Stop Performing Back Channel References

Calling unlisted references of your candidates is common practice, but as we've learned, the potential repercussions far out-weigh any evaluative benefits. 

First, it demonstrates a lack of faith in your own process. You need to be able to make calls on candidates without the input of external people who don't know your organization's needs, business model, or company values. Try and think about what you've actually learned from back channel references in the past, and explore whether it's something the team wouldn't be able to figure out on their own.
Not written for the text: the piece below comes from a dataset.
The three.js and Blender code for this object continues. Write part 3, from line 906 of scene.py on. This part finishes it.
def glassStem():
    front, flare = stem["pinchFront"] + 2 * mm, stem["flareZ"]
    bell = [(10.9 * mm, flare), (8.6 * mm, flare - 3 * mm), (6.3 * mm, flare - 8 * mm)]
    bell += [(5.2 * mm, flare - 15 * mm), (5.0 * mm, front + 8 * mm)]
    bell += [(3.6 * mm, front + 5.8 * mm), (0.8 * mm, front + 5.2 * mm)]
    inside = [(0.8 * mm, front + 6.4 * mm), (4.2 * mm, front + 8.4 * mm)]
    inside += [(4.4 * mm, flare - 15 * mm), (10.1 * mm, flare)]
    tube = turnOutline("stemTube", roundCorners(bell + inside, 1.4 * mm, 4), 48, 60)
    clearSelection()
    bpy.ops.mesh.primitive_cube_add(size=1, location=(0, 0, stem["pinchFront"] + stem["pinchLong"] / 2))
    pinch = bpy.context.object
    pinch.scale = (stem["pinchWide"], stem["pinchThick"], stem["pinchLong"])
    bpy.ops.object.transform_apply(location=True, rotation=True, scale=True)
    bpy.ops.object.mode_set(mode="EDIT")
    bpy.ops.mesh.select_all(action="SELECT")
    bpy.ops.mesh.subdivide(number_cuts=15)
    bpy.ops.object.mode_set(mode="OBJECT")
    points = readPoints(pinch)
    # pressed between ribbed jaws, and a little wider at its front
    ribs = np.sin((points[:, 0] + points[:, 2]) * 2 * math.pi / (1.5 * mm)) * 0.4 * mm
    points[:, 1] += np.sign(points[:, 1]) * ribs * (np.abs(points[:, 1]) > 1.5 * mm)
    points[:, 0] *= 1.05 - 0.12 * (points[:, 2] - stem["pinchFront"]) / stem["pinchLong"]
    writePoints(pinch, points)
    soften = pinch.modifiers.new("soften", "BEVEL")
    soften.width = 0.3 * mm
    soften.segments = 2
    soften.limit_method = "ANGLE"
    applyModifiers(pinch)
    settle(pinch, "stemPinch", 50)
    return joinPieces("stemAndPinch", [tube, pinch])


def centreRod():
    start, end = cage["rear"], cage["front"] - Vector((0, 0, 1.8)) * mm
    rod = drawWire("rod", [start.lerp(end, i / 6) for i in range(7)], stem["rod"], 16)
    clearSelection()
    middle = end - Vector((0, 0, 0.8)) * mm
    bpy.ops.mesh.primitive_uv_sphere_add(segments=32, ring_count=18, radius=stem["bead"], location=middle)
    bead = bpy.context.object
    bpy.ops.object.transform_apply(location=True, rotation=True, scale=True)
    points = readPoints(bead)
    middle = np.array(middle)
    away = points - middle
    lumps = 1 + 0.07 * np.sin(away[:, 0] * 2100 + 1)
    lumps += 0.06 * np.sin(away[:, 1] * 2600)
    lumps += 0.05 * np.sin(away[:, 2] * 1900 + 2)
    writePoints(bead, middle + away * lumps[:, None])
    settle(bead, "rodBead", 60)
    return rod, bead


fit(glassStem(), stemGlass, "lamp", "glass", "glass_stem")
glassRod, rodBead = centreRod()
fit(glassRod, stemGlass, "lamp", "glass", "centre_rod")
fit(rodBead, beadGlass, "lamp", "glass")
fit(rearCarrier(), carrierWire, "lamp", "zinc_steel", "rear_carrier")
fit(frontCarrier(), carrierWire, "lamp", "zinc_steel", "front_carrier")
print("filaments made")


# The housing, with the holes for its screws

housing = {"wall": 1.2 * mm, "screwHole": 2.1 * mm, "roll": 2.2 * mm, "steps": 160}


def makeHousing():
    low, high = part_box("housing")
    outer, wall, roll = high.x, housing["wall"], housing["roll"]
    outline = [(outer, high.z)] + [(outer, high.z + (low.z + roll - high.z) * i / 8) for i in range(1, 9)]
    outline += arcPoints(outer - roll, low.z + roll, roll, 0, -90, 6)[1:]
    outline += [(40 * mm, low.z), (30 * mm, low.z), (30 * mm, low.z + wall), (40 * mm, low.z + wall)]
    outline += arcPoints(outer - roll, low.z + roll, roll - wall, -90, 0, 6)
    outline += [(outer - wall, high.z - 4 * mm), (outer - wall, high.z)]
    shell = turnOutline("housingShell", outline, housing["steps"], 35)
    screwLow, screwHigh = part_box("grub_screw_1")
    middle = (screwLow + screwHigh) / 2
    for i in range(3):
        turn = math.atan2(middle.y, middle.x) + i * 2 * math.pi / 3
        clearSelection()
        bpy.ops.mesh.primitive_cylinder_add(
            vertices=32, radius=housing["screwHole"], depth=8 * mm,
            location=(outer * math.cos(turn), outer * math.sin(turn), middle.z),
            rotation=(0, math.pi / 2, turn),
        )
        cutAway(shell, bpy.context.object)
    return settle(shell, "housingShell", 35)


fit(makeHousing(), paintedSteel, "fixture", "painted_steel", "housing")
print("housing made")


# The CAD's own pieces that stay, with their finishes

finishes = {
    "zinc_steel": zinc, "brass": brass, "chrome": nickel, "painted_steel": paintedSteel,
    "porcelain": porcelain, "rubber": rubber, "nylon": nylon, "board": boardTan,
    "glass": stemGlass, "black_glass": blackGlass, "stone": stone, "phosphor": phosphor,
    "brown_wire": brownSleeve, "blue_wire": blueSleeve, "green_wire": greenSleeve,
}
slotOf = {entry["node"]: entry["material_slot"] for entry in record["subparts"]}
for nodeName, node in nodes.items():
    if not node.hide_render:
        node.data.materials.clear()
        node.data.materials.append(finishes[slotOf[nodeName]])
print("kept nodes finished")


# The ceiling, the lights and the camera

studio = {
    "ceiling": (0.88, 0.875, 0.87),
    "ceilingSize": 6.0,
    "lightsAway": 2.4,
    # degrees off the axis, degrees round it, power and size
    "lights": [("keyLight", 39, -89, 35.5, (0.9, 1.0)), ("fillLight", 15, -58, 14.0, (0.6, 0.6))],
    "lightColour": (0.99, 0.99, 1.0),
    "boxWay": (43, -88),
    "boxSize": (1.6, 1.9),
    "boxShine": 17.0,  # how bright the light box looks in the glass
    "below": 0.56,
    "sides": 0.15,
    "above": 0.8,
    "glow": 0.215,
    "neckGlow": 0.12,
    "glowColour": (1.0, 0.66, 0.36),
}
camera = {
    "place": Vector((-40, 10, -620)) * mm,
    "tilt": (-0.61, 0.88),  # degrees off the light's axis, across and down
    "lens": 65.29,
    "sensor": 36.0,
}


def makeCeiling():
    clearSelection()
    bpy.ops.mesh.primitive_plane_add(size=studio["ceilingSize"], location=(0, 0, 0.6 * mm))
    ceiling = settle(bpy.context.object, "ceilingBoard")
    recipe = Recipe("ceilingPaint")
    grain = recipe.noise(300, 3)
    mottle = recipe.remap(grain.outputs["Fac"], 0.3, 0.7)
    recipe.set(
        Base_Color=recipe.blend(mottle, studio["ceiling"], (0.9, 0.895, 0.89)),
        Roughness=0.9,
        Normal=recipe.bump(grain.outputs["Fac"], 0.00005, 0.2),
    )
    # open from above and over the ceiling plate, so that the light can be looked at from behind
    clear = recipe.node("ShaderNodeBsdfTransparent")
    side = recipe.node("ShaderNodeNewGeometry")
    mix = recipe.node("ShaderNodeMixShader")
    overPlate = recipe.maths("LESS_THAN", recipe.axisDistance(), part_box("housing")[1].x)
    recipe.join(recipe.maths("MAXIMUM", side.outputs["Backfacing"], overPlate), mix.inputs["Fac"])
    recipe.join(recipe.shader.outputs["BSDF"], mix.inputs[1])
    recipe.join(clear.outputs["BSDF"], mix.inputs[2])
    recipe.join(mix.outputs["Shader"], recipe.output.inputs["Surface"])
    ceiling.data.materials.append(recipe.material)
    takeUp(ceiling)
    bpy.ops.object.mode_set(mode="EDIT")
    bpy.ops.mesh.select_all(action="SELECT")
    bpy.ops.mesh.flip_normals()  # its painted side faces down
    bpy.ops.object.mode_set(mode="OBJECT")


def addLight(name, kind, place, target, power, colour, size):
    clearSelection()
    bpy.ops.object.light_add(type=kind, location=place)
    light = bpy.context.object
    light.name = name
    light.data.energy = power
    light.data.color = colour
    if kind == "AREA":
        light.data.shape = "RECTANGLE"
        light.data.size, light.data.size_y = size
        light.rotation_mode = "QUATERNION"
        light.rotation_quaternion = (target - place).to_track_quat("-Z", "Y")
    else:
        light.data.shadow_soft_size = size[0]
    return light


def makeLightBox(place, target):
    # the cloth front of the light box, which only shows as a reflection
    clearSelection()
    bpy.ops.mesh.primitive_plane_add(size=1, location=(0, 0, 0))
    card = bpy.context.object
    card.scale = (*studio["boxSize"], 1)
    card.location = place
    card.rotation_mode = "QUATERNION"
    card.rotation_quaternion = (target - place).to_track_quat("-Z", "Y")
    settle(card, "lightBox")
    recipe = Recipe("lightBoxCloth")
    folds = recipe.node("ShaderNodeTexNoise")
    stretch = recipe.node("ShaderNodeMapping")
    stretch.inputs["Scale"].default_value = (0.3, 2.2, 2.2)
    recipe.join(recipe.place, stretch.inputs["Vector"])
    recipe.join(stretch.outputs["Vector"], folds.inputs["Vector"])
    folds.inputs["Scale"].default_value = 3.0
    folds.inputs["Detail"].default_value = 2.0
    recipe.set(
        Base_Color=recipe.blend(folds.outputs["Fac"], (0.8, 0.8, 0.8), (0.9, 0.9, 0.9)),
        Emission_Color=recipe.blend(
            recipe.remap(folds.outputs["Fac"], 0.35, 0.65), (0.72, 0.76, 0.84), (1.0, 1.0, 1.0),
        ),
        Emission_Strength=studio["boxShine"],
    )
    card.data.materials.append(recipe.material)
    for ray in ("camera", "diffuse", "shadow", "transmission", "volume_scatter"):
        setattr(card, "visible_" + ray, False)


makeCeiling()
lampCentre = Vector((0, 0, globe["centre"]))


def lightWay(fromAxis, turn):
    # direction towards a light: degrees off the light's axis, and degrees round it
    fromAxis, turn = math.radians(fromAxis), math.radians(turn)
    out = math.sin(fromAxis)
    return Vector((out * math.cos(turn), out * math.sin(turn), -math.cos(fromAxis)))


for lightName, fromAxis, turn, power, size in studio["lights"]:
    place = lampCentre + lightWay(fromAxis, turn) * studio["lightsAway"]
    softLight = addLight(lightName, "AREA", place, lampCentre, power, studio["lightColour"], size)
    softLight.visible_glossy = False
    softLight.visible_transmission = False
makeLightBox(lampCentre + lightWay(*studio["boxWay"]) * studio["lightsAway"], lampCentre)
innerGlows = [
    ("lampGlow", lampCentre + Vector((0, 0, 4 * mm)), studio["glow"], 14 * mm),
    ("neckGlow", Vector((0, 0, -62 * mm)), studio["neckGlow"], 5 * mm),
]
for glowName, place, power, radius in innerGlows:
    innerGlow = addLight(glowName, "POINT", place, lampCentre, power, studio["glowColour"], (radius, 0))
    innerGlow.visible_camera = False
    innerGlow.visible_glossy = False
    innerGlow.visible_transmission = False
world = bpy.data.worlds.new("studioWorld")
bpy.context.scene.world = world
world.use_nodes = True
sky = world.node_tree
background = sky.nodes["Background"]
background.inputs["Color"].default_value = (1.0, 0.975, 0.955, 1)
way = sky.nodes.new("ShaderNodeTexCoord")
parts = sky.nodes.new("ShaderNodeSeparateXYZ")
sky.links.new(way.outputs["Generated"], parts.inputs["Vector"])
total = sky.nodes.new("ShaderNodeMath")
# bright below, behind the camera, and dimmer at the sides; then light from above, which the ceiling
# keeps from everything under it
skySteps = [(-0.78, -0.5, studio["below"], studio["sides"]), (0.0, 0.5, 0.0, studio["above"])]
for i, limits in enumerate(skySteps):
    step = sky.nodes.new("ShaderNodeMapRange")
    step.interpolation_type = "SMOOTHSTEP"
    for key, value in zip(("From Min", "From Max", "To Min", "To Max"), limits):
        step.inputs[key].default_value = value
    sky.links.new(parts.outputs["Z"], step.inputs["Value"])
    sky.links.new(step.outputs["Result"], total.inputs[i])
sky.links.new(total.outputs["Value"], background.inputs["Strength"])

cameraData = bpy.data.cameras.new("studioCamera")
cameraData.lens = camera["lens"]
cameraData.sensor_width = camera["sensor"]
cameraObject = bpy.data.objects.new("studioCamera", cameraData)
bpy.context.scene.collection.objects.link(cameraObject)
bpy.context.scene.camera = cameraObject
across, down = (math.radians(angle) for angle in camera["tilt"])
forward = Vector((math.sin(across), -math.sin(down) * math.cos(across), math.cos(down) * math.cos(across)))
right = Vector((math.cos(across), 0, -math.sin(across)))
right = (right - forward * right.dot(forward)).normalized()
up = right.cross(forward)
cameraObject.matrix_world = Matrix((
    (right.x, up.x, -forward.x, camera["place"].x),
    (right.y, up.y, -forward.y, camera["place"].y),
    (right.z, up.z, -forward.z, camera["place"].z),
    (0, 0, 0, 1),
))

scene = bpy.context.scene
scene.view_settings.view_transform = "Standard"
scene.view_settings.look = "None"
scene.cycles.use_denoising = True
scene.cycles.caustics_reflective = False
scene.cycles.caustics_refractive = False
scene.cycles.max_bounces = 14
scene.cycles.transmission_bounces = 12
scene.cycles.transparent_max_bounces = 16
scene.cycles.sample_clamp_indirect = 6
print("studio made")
Next, it's insensitive to the candidate's situation. Searching for a new role while already employed is often a delicate, furtive process, and when you bring in people outside of your organization, you have effectively outed the candidate and betrayed their trust. By agreeing to interview for a role, you've entered into an understood contract with that person, and by reaching out to people from their past, you effectively reneg on that contract.

There's a handful of other reasons why you should abandon this process, which are detailed in full in our conversation with Yahoo's Talent Engineer, Erin Wilson.

 

No More Trapdooring

Most recruiters have at some point had to "trapdoor" a candidate, meaning cutting the interview short before they've completed all scheduled evaluations. Short of a shocking comment completely out of the grassy knoll, you have committed to a full day of interviews with the candidate, and you can't just pull the plug after a couple "Definite No" decisions. 
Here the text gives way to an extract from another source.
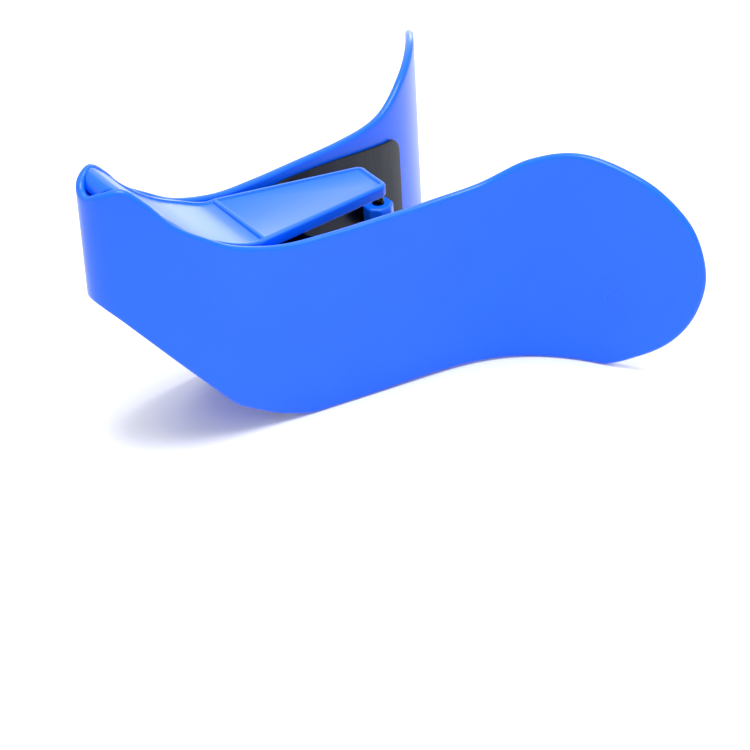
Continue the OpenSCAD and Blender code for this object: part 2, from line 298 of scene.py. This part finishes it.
# %% [markdown]
# ## The closed end and the wings
# The blue wall is one moulding, but it has to flex: each wing swings about an upright line beside the cross wall.
# So it is built as three sheets that share their rings at a seam on the straight leg, just before that line. The
# middle one stays with the moulding.

# %% The closed end
RIM_R = 2.1      # the mould leaves the rim almost fully round
SEAM_X = 86.0     # where the wings take over, on the straight leg
FLEX_END_X = 112.0


def edges_at(x, s=None):
    """Paired points of the wall's lower and upper edge at stations x, as distance along the wall and height."""
    s = way_at(x) if s is None else s
    return np.stack([s, low_edge(x)], -1), np.stack([s, high_edge(x)], -1)


seam_s = float(way_at(SEAM_X))
SEAM_STEP = 0.5   # the rings just before and after the seam are the same on both sheets
s_seam = seam_s + SEAM_STEP * np.array([-1, 0, 1])
s_bend = np.concatenate([-s_seam[::-1], np.linspace(2 - seam_s, seam_s - 2, 159), s_seam])
low, high = edges_at(np.interp(np.abs(s_bend), way, mid_x), s_bend)
closed_end = piece("closed_end_shell", sheet(low, high, WALL_T, RIM_R, wall_point, keep=slice(1, -1)))

# %% The wings
tip_turn = float(heading(way_at(LENGTH)))
tip_trim = RIM_R * (1 - math.cos(tip_turn)) + 0.1   # the rounded tip stays inside the frame's box
x_body = np.concatenate([np.interp(s_seam, way, mid_x), np.linspace(SEAM_X + 2, heel_b - 10, 89)])
x_tip = x_body[-1] + (LENGTH - x_body[-1]) * np.sin(np.linspace(0, np.pi / 2, 70))[1:]
x_wing = np.concatenate([x_body, x_tip])
s_wing = way_at(x_wing - tip_trim * smooth((x_wing - waist_x) / (LENGTH - waist_x)))
low, high = edges_at(x_wing, s_wing)
low[-1, 1] = high[-1, 1] = TIP_Z
wings = {}
for side, sign in (("left", 1), ("right", -1)):
    mirror = lambda s, z, d, sign=sign: wall_point(s, z, d) * np.array([1, sign, 1])
    wings[side] = piece(f"{side}_wing_shell", sheet(low, high, WALL_T, RIM_R, mirror, closed_end=True,
                                                     keep=slice(1, None)))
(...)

Bringing a bad fit candidate on site is an internal failure. As long as you have the candidate on site, it represents an opportunity for all of your team to provide feedback to the sourcer, hiring manager, or whoever it was brought this person in. While some may feel having your whole team meet with a candidate who definitely won't work out is a poor use of time, if their feedback on the candidate leads to fewer poor candidates making it so far in the hiring cycle, it will be worth the time in the long run.

There's no warm or diplomatic way to say "we're cutting this short because the team thinks you're blowing it", and there's a real chance people you eject will leave confused or insulted. Hold yourself to your previous commitment, take away some lessons from the bad fit candidate, and improve your process.